La liberté d’expression absolue de la constitution américaine
Twitter fait machine arrière pour, finalement, bannir les publicités politiques à partir du mois de novembre 2019. Et il n’est pas seulement question de la publicité politique provenant de candidats à la Présidentielle : il s’agit bien de tous les messages politiques qui seraient achetés via la plateforme pour viser des cibles précises. « Pour nous, ce n’est pas crédible de dire : ‘Nous travaillons dur pour empêcher les gens de se servir de notre système pour diffuser des informations trompeuses, mais si quelqu’un nous paie pour cibler et forcer les gens à voir leur publicité politique… alors… ils peuvent faire ce qu’ils veulent !’ », indique Jack Dorsey dans son thread.
Cette déclaration apparaît comme un tacle à la position de son concurrent Mark Zuckerberg. Le patron de Facebook a effectivement exprimé un regard bien différent sur la question des publicités politiques, qu’il ne compte pas du tout bannir, bien au contraire. Que ce soit dans une interview au Washington Post ou dans un discours officiel, Mark Zuckerberg explique que son réseau fait primer avant tout la liberté d’expression. C’est la raison qui est invoquée en réponse à la demande de Joe Biden de supprimer les publicités mensongères à son sujet.
« Je suis fier que les valeurs de Facebook soient inspirées par la tradition américaine »
Ce choix du patron de Facebook est une approche très « américaine ». Dans son discours du 17 octobre, Mark Zuckerberg s’épanche longuement sur la constitution des États-Unis… et plus spécifiquement sur le premier amendement. Si vous n’en êtes pas familier, il faut savoir que celui-ci a un rôle majeur dans toute la vie politique outre-Atlantique et imbibe l’état d’esprit américain. L’idée : la liberté d’expression est quasiment supérieure à tout ; de manière bien plus prégnante que dans une grande majorité de démocraties. « Je suis fier que les valeurs de Facebook soient inspirées par la tradition américaine, laquelle soutient plus la liberté d’expression que n’importe où ailleurs », déclarait Mark Zuckerberg.

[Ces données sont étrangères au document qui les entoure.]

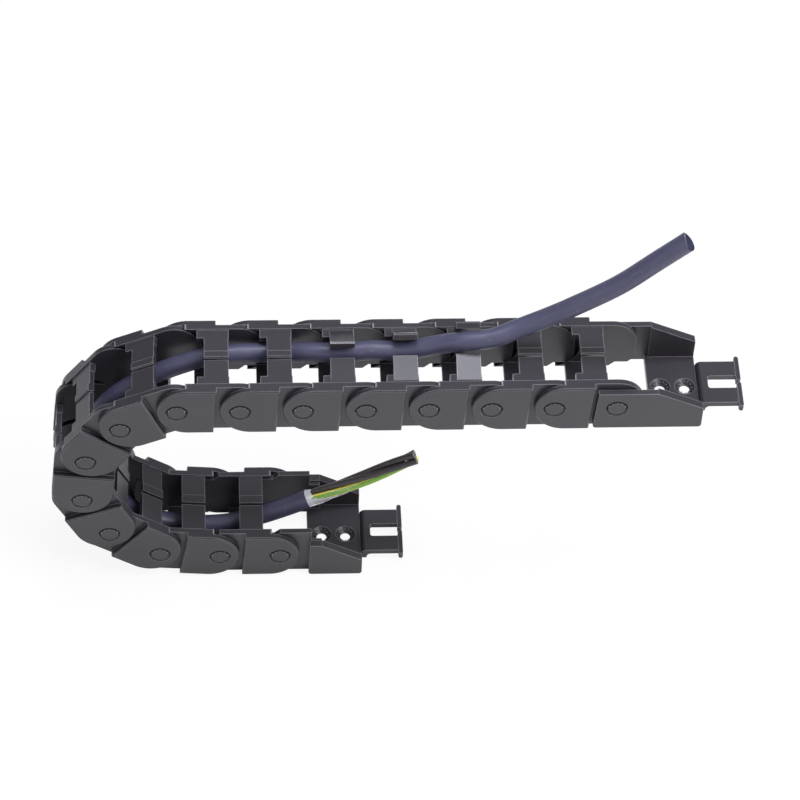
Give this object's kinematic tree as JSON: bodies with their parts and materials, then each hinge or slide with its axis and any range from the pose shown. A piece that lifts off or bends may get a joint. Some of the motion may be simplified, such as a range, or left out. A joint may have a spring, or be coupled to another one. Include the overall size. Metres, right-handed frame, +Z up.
{
  "type": "cable drag chain",
  "caption": "Black moulded cable chain bent into a half circle between two screw-down end brackets with tie combs, with one cable threaded through it.",
  "frame": {"origin": "midway between the two screw holes of the fixed end, on the underside that is screwed down", "axes": "+X along the chain from the fixed end's hinge towards its comb, +Y across the chain towards the far side plate, +Z up from the mounting surface"},
  "size_m": [0.2788, 0.038, 0.1824],
  "materials": {
    "chain_plastic": "black moulded plastic, fine satin grain",
    "cable_jacket": "blue-grey cable jacket, matt",
    "jacket_end_wrap": "pale foil and fleece at the stripped end",
    "core_green_yellow": "green and yellow core insulation",
    "core_black": "black core insulation"
  },
  "bodies": {
    "fixed_end": {"fixed_end_bracket": "chain_plastic", "fixed_end_comb": "chain_plastic", "cable_jacket": "cable_jacket", "jacket_end_wrap": "jacket_end_wrap", "core_green_yellow": "core_green_yellow", "core_black_1": "core_black", "core_black_2": "core_black", "core_black_3": "core_black"},
    "link_01_body": {"link_01": "chain_plastic"},
    "link_02_body": {"link_02": "chain_plastic"},
    "link_03_body": {"link_03": "chain_plastic"},
    "link_04_body": {"link_04": "chain_plastic"},
    "link_05_body": {"link_05": "chain_plastic"},
    "link_06_body": {"link_06": "chain_plastic"},
    "link_07_body": {"link_07": "chain_plastic"},
    "link_08_body": {"link_08": "chain_plastic"},
    "link_09_body": {"link_09": "chain_plastic"},
    "link_10_body": {"link_10": "chain_plastic"},
    "link_11_body": {"link_11": "chain_plastic"},
    "link_12_body": {"link_12": "chain_plastic"},
    "link_13_body": {"link_13": "chain_plastic"},
    "link_14_body": {"link_14": "chain_plastic"},
    "moving_end": {"moving_end_bracket": "chain_plastic", "moving_end_comb": "chain_plastic"}
  },
  "joints": [
    {"name": "joint_01", "type": "hinge", "parent": "fixed_end", "child": "link_01_body", "pos_m": [-0.023, 0, 0.0125], "axis": [0, 1, 0], "range_deg": [0, 30], "deforming": ["cable_jacket"]},
    {"name": "joint_02", "type": "hinge", "parent": "link_01_body", "child": "link_02_body", "pos_m": [-0.048, 0, 0.0125], "axis": [0, 1, 0], "range_deg": [-5, 25], "deforming": ["cable_jacket"]},
    {"name": "joint_03", "type": "hinge", "parent": "link_02_body", "child": "link_03_body", "pos_m": [-0.0729, 0, 0.01468], "axis": [0, -1, 0], "range_deg": [0, 30], "deforming": ["cable_jacket"]},
    {"name": "joint_04", "type": "hinge", "parent": "link_03_body", "child": "link_04_body", "pos_m": [-0.09338, 0, 0.02902], "axis": [0, -1, 0], "range_deg": [0, 30], "deforming": ["cable_jacket"]},
    {"name": "joint_05", "type": "hinge", "parent": "link_04_body", "child": "link_05_body", "pos_m": [-0.10395, 0, 0.05168], "axis": [0, -1, 0], "range_deg": [0, 30], "deforming": ["cable_jacket"]},
    {"name": "joint_06", "type": "hinge", "parent": "link_05_body", "child": "link_06_body", "pos_m": [-0.10177, 0, 0.07658], "axis": [0, -1, 0], "range_deg": [0, 30], "deforming": ["cable_jacket"]},
    {"name": "joint_07", "type": "hinge", "parent": "link_06_body", "child": "link_07_body", "pos_m": [-0.08743, 0, 0.09706], "axis": [0, -1, 0], "range_deg": [0, 30], "deforming": ["cable_jacket"]},
    {"name": "joint_08", "type": "hinge", "parent": "link_07_body", "child": "link_08_body", "pos_m": [-0.06477, 0, 0.10762], "axis": [0, -1, 0], "range_deg": [-5, 25], "deforming": ["cable_jacket"]},
    {"name": "joint_09", "type": "hinge", "parent": "link_08_body", "child": "link_09_body", "pos_m": [-0.03977, 0, 0.10762], "axis": [0, 1, 0], "range_deg": [0, 30], "deforming": ["cable_jacket"]},
    {"name": "joint_10", "type": "hinge", "parent": "link_09_body", "child": "link_10_body", "pos_m": [-0.01477, 0, 0.10762], "axis": [0, 1, 0], "range_deg": [0, 30], "deforming": ["cable_jacket"]},
    {"name": "joint_11", "type": "hinge", "parent": "link_10_body", "child": "link_11_body", "pos_m": [0.01023, 0, 0.10762], "axis": [0, 1, 0], "range_deg": [0, 30], "deforming": ["cable_jacket"]},
    {"name": "joint_12", "type": "hinge", "parent": "link_11_body", "child": "link_12_body", "pos_m": [0.03523, 0, 0.10762], "axis": [0, 1, 0], "range_deg": [0, 30], "deforming": ["cable_jacket"]},
    {"name": "joint_13", "type": "hinge", "parent": "link_12_body", "child": "link_13_body", "pos_m": [0.06023, 0, 0.10762], "axis": [0, 1, 0], "range_deg": [0, 30], "deforming": ["cable_jacket"]},
    {"name": "joint_14", "type": "hinge", "parent": "link_13_body", "child": "link_14_body", "pos_m": [0.08523, 0, 0.10762], "axis": [0, 1, 0], "range_deg": [0, 30], "deforming": ["cable_jacket"]},
    {"name": "joint_15", "type": "hinge", "parent": "link_14_body", "child": "moving_end", "pos_m": [0.11023, 0, 0.10762], "axis": [0, 1, 0], "range_deg": [0, 5], "deforming": ["cable_jacket"]}
  ]
}
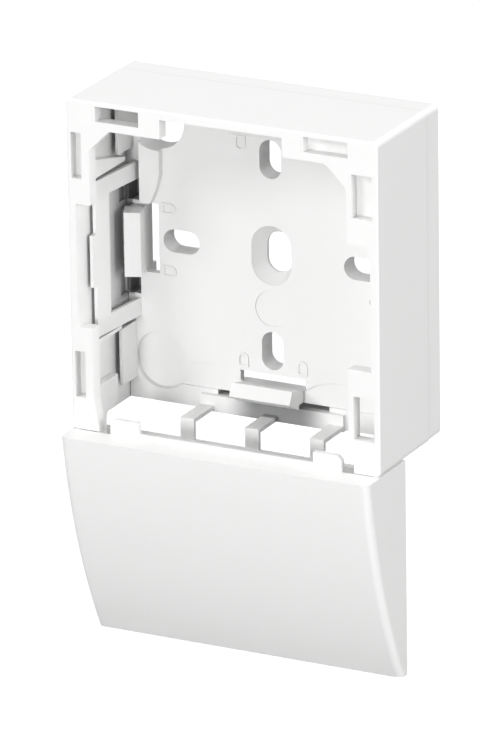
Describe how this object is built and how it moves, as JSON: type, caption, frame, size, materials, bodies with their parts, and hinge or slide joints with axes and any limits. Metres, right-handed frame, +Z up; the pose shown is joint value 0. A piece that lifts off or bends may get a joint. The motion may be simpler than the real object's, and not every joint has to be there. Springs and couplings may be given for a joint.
{
  "type": "trunking adapter",
  "caption": "White surface box with a slotted front rim and an open window, on a wall plate with slots and hooks, and a curved hood that covers skirting trunking below.",
  "frame": {"origin": "on the wall plane, at the centre of the fixing slots of the base plate", "axes": "+Z up, +Y into the wall, +X to the right as seen from the room"},
  "size_m": [0.085, 0.041, 0.1425],
  "materials": {
    "white_plastic": "satin moulded"
  },
  "bodies": {
    "root": {"base_plate": "white_plastic", "frame_shell": "white_plastic", "side_insert": "white_plastic", "trunking_cover": "white_plastic"}
  },
  "joints": []
}
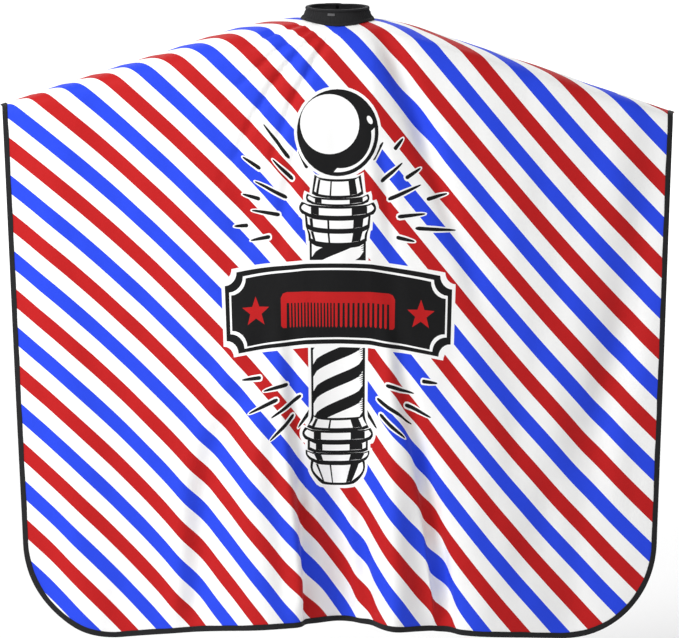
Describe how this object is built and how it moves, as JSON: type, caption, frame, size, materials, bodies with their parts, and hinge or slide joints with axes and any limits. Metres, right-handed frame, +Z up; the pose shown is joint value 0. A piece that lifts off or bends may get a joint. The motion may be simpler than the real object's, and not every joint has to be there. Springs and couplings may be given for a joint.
{
  "type": "barber cape",
  "caption": "Hairdressing cape: wide striped cloth panel with bound edges that hangs from an elastic stand collar, closed behind the neck by a press-stud tab.",
  "frame": {"origin": "centre of the neck opening, level with the top of the shoulders, where the collar meets the panel", "axes": "+X across the shoulders to the viewer's right, +Y towards the wearer's back, +Z up along the collar"},
  "size_m": [1.3564, 0.3524, 1.2644],
  "materials": {
    "printed_cloth": "soft printed polyester: blue, white and red diagonal stripes with a black and white pole ornament",
    "black_tape": "folded woven tape, matt black, with a row of stitches",
    "black_cloth": "matt black cloth, gathered by the elastic inside it",
    "elastic": "black knitted elastic",
    "grey_tag": "plain light grey woven tag",
    "nickel": "polished nickel-plated press studs"
  },
  "bodies": {
    "cape": {"cape_panel": "printed_cloth", "edge_binding": "black_tape", "slit_binding_left": "black_tape", "slit_binding_right": "black_tape", "collar_band": "black_cloth", "collar_lining": "black_cloth", "collar_elastic": "elastic", "collar_top_binding": "black_tape", "neck_seam_tape": "black_tape", "collar_label": "grey_tag", "snap_stud_1": "nickel", "snap_stud_2": "nickel", "snap_stud_3": "nickel", "snap_stud_4": "nickel", "snap_stud_5": "nickel", "snap_post_1": "nickel", "snap_post_2": "nickel", "snap_post_3": "nickel", "snap_post_4": "nickel", "snap_post_5": "nickel"},
    "closure_tab": {"closure_tab_inner": "black_cloth", "closure_tab_outer": "black_cloth", "tab_snap_socket_1": "nickel", "tab_snap_socket_2": "nickel", "tab_snap_cap_1": "nickel", "tab_snap_cap_2": "nickel"}
  },
  "joints": [
    {"name": "closure_tab_open", "type": "hinge", "parent": "cape", "child": "closure_tab", "pos_m": [-0.00255, 0.0638, 0.00946], "axis": [-0.0443, -0.3202, 0.9463], "range_deg": [0, 75]}
  ]
}
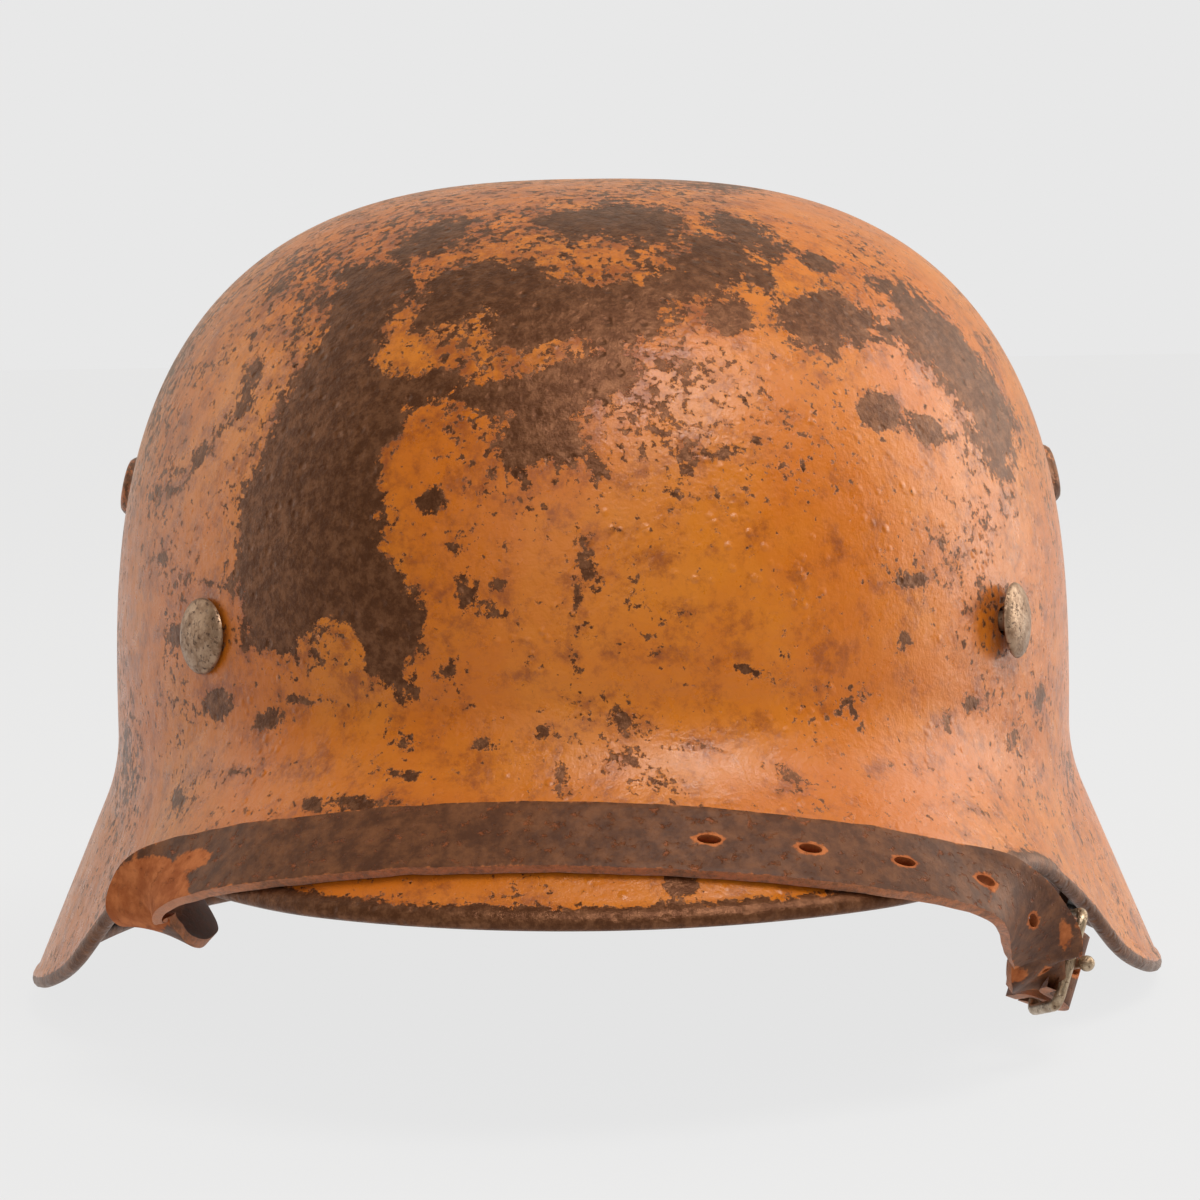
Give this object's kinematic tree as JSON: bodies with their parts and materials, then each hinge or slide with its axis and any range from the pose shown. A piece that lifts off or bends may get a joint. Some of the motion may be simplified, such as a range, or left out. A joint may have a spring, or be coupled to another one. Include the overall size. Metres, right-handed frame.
{
  "type": "combat helmet",
  "caption": "Pressed steel combat helmet with visor, flared neck guard, rolled rim, side vents, split rivets, an inner band and a buckled leather chin strap stowed over the visor",
  "frame": {"origin": "centre of the footprint, on the plane that the lowest stretch of the rim stands on", "axes": "visor faces -Y, neck guard +Y, crown +Z, the buckle's side is +X"},
  "size_m": [0.2384, 0.2862, 0.1672],
  "materials": {
    "shell_paint": "ochre paint worn through to dark brown steel, semi-matt",
    "dark_steel": "dark brown oxidised sheet steel, matt",
    "bright_steel": "dull plated steel, pitted and tarnished",
    "strap_leather": "old dark brown leather with red-brown suede at its cut edges and bends"
  },
  "bodies": {
    "root": {"shell": "shell_paint", "liner_band": "dark_steel", "rivet_left": "bright_steel", "rivet_right": "bright_steel", "rivet_rear": "bright_steel", "strap_ring_left": "bright_steel", "strap_ring_right": "bright_steel", "chin_strap_long": "strap_leather", "chin_strap_short": "strap_leather", "buckle_frame": "bright_steel", "buckle_prong": "bright_steel"}
  },
  "joints": []
}
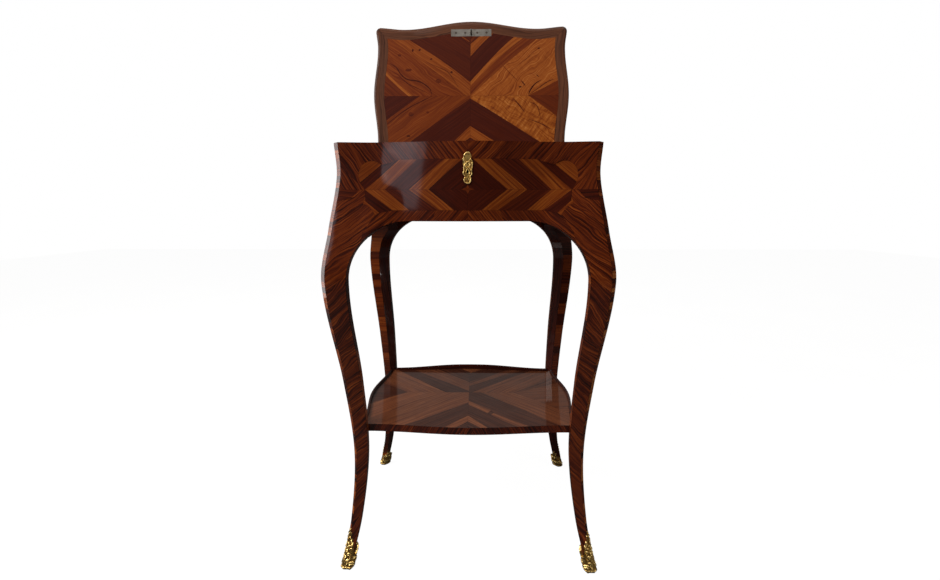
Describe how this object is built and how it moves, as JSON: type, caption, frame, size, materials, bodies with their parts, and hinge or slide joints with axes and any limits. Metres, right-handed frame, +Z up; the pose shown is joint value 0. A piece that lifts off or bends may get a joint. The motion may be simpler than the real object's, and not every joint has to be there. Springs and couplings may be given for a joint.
{
  "type": "chiffonier table",
  "caption": "Small serpentine work table on swept cabriole legs with a hinged lid over a locking well, an open shelf between the legs, banded veneer and gilt feet.",
  "frame": {"origin": "on the floor, midway between the four feet", "axes": "+Z up, +Y to the back where the lid is hinged, front and keyhole to -Y, +X to the viewer's right"},
  "size_m": [0.461, 0.3818, 1.0164],
  "materials": {
    "kingwood": "red-brown diagonal veneer under french polish",
    "dark_wood": "dark straight-grained border and mouldings, polished",
    "light_veneer": "geometric panels of orange-brown and dark veneer, polished",
    "oak": "plain unpolished ground wood",
    "gilt_bronze": "chased and gilded bronze",
    "brass": "plain brass",
    "steel": "worn grey steel"
  },
  "bodies": {
    "table": {"leg_front_left": "kingwood", "leg_front_right": "kingwood", "leg_rear_left": "kingwood", "leg_rear_right": "kingwood", "rail_front": "kingwood", "rail_rear": "kingwood", "rail_left": "kingwood", "rail_right": "kingwood", "case_floor": "oak", "floor_bearers": "oak", "shelf_board": "oak", "shelf_veneer": "light_veneer", "shelf_rim_back": "dark_wood", "shelf_rim_left": "dark_wood", "shelf_rim_right": "dark_wood", "shelf_dowels": "oak", "hinge_leaf_left": "brass", "hinge_leaf_right": "brass", "hinge_pin_left": "steel", "hinge_pin_right": "steel", "hinge_screws": "steel", "lock_top_plate": "brass", "lock_case": "brass", "lock_cover": "brass", "lock_spring": "steel", "lock_key_post": "steel", "lock_screws": "steel", "keyhole_escutcheon": "gilt_bronze", "escutcheon_pins": "gilt_bronze", "sabot_front_left": "gilt_bronze", "sabot_front_right": "gilt_bronze", "sabot_rear_left": "gilt_bronze", "sabot_rear_right": "gilt_bronze", "sabot_pins": "gilt_bronze"},
    "lid": {"lid_core": "oak", "lid_inner_veneer": "light_veneer", "lid_outer_veneer": "kingwood", "lid_edge_front": "dark_wood", "lid_edge_back": "dark_wood", "lid_edge_left": "dark_wood", "lid_edge_right": "dark_wood", "hinge_lid_leaf_left": "brass", "hinge_lid_leaf_right": "brass", "hinge_lid_screws": "steel", "strike_plate": "steel", "strike_screws": "steel"},
    "bolt": {"lock_bolt": "steel"}
  },
  "joints": [
    {"name": "lid_hinge", "type": "hinge", "parent": "table", "child": "lid", "pos_m": [0, 0.1454, 0.7202], "axis": [1, 0, 0], "range_deg": [0, 100]},
    {"name": "bolt_slide", "type": "slide", "parent": "table", "child": "bolt", "axis": [1, 0, 0], "range_m": [0, 0.007]}
  ]
}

C’est en se voulant fidèle à la constitution que Facebook refuse tout autant de supprimer des pages complotistes ou encore des deepfakes — y compris celui qui met en scène Zuckerberg lui-même (image au-dessus). L’idée du Premier amendement est que toute idée doit pouvoir s’exprimer et Facebook prend cela à la lettre. « Ce n’est pas parce que c’est faux qu’ils sont en violation des standards de notre communauté », justifiait John Hegeman, responsable des fils d’actualité, en juillet 2018. « Nous ne devons pas devenir les gardiens de la vérité sur les publicités des candidats », ajoute une tribune publiée le 29 octobre dernier pour réaffirmer cette position, concernant l’élection présidentielle à venir.
L’argument de Twitter : la publicité freine la liberté
Si Facebook justifie sa position à partir de la tradition américaine et la nécessité de montrer aux électeurs toutes les positions des candidats, même leurs mensonges, alors pourquoi Twitter ne fait pas de même ? Le choix de Twitter est-il de se distancier de la constitution des États-Unis et de la liberté d’expression ? Pas du tout, selon Jack Dorsey, qui prend soin d’expliquer que la décision n’a rien à avoir avec cela : « Ce n’est pas une question de liberté d’expression. C’est le fait de payer pour avoir un impact. Et payer pour accroître la portée d’un discours politique a des ramifications importantes que l’infrastructure démocratique actuelle pourrait ne pas pouvoir gérer. Cela vaut la peine de prendre du recul pour y remédier. »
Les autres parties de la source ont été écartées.